→ REQUIRED WORK
Where a line below holds the string "imported", copy that line.

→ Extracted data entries
○ ○ ○ ○ ○ ○ ○

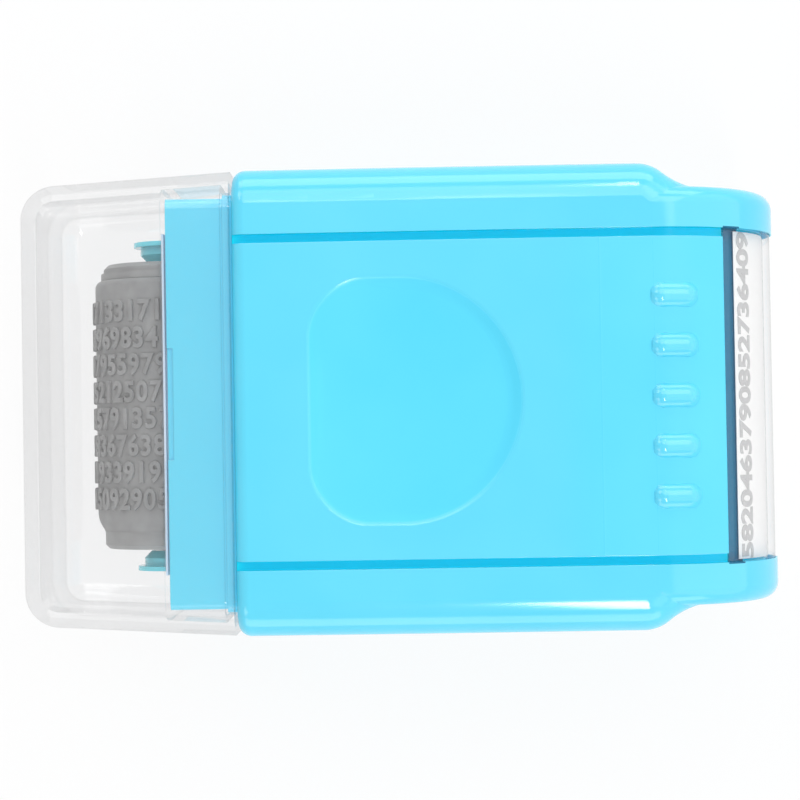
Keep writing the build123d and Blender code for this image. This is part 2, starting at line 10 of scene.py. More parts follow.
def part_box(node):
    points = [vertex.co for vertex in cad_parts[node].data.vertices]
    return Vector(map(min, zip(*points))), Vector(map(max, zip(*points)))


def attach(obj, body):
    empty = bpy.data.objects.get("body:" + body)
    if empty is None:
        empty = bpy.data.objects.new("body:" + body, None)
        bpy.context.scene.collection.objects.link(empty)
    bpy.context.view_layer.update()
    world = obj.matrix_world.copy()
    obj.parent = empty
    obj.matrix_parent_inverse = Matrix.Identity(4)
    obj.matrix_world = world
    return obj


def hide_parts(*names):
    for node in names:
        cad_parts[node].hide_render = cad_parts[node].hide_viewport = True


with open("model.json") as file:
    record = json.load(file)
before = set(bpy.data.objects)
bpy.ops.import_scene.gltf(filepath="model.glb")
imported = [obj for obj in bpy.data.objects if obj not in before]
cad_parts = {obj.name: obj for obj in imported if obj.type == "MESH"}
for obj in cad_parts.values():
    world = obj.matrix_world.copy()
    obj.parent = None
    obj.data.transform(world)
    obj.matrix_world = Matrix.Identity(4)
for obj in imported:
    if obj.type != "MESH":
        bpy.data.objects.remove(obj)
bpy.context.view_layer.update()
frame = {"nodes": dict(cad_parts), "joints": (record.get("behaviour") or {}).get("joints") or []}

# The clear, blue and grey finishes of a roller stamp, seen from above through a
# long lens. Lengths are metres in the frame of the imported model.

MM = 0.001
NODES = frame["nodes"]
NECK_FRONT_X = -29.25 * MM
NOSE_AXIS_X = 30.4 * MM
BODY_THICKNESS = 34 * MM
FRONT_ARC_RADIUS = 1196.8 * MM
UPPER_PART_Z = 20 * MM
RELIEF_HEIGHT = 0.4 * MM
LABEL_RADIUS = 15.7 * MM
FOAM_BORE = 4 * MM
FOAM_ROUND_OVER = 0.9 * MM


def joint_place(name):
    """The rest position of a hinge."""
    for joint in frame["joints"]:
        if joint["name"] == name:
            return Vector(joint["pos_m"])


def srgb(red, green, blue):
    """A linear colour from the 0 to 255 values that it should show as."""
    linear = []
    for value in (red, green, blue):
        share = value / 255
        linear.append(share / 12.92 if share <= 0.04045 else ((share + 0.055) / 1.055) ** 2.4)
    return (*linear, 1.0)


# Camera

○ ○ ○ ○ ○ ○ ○

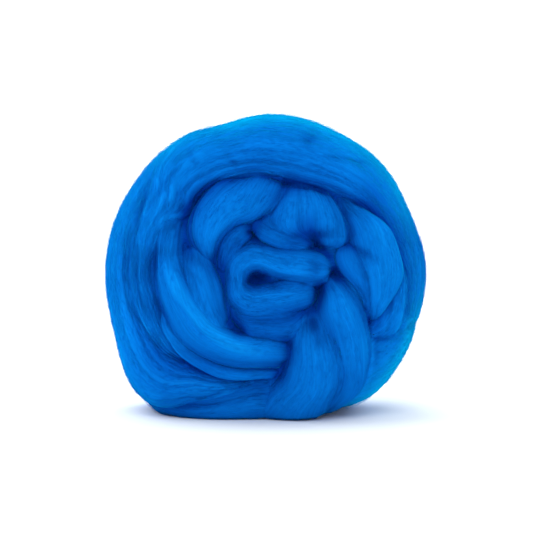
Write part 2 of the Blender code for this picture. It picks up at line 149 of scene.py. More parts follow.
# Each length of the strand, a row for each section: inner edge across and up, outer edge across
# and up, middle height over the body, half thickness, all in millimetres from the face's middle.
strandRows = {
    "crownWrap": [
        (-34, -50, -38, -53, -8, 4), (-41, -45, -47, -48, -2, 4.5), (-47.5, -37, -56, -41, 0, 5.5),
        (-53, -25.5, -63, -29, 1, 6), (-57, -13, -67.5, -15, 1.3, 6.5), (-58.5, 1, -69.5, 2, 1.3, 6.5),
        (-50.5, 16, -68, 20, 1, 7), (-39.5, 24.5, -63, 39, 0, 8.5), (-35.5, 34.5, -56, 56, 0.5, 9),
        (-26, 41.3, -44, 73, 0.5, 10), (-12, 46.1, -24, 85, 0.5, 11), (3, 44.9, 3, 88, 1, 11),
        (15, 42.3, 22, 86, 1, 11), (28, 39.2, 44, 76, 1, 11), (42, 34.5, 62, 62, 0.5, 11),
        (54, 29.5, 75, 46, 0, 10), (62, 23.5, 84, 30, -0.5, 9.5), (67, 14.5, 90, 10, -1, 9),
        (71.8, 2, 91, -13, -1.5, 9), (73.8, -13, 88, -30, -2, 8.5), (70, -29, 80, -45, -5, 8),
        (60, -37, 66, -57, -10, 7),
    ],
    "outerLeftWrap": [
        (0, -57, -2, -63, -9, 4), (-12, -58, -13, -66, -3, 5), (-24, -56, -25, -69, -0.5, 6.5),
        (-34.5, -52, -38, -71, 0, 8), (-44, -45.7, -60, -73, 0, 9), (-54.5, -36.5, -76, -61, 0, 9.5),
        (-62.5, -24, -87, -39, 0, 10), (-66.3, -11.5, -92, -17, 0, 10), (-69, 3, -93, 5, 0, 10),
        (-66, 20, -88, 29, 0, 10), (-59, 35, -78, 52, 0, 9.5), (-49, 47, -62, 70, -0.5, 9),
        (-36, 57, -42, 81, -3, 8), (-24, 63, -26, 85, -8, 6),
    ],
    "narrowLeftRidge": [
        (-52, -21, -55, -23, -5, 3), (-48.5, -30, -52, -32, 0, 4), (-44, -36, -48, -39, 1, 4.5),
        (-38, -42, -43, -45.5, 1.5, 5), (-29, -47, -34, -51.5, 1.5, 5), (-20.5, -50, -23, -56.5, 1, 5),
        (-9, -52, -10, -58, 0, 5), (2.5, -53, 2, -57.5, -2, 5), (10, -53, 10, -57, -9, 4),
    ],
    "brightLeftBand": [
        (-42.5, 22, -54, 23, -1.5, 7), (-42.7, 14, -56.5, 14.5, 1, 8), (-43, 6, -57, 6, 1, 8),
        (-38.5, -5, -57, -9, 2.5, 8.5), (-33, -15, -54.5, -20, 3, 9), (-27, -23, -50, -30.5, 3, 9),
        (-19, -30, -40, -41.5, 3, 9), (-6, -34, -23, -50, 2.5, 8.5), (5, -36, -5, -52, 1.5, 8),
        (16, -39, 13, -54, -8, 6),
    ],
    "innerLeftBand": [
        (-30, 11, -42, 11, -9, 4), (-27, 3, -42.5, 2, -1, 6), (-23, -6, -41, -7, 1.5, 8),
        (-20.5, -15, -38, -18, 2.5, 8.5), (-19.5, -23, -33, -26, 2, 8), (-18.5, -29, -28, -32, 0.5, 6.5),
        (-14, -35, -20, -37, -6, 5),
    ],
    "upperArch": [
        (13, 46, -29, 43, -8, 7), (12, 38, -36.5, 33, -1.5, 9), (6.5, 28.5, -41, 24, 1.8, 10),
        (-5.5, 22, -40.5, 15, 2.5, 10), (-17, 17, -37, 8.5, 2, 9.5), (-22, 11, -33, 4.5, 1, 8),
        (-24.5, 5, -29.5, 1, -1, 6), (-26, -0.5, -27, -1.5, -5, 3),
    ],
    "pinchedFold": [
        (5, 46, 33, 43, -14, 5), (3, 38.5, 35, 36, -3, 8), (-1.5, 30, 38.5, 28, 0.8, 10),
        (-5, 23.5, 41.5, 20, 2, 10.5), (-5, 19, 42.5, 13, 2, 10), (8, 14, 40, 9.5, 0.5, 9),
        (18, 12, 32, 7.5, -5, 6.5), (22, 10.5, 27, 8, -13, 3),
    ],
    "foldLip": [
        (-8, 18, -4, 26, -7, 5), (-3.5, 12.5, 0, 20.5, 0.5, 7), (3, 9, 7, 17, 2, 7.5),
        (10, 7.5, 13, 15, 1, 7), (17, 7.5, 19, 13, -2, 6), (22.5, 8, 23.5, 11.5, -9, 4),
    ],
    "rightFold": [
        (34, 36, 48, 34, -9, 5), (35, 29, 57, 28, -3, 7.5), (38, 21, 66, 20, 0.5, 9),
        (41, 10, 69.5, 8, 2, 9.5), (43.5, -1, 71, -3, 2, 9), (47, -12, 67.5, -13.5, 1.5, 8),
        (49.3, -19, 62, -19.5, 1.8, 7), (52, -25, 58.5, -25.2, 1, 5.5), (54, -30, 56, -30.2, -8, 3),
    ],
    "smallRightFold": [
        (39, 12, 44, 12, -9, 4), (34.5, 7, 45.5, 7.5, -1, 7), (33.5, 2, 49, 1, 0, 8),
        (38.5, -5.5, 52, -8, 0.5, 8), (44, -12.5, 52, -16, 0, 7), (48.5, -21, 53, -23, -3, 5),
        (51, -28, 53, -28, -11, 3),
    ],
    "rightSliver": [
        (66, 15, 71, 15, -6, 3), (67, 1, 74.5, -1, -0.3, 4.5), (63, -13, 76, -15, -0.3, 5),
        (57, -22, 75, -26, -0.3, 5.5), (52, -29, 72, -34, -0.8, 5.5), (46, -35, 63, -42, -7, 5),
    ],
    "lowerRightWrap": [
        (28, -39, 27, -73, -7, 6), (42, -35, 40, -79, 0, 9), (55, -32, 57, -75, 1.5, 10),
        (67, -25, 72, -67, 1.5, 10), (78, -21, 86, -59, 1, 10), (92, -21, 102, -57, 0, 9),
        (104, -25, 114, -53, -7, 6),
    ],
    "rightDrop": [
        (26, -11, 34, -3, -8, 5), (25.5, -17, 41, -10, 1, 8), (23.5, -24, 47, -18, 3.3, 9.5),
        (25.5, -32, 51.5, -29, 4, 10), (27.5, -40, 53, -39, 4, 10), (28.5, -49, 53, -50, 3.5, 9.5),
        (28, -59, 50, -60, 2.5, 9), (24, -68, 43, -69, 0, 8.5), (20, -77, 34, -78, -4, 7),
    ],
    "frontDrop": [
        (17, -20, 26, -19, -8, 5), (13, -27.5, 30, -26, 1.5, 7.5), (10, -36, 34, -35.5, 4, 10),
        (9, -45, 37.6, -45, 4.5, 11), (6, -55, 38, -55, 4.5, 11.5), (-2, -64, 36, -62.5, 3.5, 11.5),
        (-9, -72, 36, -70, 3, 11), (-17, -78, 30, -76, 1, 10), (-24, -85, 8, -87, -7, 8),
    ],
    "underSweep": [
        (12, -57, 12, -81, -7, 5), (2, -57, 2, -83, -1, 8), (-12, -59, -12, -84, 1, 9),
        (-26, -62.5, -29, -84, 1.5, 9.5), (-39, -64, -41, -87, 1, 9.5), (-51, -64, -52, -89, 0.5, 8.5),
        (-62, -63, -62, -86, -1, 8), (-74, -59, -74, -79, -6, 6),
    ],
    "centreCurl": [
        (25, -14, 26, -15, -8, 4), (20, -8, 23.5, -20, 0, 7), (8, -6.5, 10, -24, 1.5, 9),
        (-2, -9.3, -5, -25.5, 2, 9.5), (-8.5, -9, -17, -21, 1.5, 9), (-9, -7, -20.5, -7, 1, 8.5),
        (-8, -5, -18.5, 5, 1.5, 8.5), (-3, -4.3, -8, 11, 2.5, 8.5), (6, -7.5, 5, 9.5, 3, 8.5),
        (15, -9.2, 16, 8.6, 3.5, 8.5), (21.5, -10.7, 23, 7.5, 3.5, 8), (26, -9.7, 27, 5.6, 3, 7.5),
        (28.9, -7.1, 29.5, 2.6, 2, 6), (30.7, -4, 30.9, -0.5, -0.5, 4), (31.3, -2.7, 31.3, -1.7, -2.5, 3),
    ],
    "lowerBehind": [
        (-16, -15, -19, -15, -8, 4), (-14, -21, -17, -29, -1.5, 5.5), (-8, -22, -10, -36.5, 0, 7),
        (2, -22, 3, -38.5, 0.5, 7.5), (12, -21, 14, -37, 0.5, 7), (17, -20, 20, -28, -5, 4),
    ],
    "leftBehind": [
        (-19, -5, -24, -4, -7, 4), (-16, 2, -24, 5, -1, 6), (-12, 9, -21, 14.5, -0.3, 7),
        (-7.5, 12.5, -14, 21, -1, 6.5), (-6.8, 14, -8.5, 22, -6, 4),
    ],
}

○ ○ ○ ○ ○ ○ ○

→ EXERCISE SOLUTION
imported = [obj for obj in bpy.data.objects if obj not in before]
cad_parts = {obj.name: obj for obj in imported if obj.type == "MESH"}
for obj in imported:
# long lens. Lengths are metres in the frame of the imported model.